The most unusual thing was the kindness and familiarity of the people and the safety I felt on the streets. By the way, I never kept any journal, but on my first trip I decided I had to and went to Vernissage and I bought one with the handmade Armenian alphabet. I visited many places in my two trips — Victory Park, Mother Armenia Monument, Echmiadzin, Zvartnots, Garni, Amberd Fortress, Vahramashen Church, Charentsavan Church, Lake Sevan, Lake Kari, Mount Aragats, Khor Virap, among other places. In Yerevan I visited almost all the museums and notable places. I used to go on Sundays to the Church of Saint Anne and the Cathedral of Saint Gregory the Illuminator. I walked in the beautiful gardens of the National Assembly. There is not a day that while in Cuba I do not walk in the streets of Yerevan in my mind! I remember each place, the smells, the flavors. My body is in Cuba, but my spirit walks through my beautiful Yerevan, the city of my dreams!

 Are you a different person after your visit to Armenia?

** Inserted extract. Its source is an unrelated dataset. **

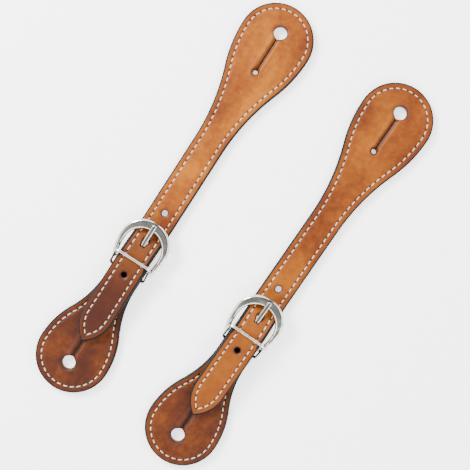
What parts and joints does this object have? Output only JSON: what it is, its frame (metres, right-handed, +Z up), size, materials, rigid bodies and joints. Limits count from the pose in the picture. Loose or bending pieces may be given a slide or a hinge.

Definitely yes. There is a new Lucia after my trip to Armenia. I am a different person in every way and I am grateful to have had that experience because now I feel complete and prouder of my Armenian roots. Since my birth I live in Cuba, I like Cuba, especially the sea and its beaches; but I dream of being able to live a part of my life in Armenia. I feel that I owe that debt to myself. I have an immense need to delve into the culture, history and traditions of the sacred land of my paternal ancestors and I believe that there is no better way to do it than to live there. I hope that this dream comes true for me like finding my beloved father, then I will strive to achieve it.

Thanks for your answers, Lucía. And you are always welcome to visit your father’s country again and again!

Thank you very much for giving me the opportunity to feel Armenian, that is one of my greatest pride since I was a child!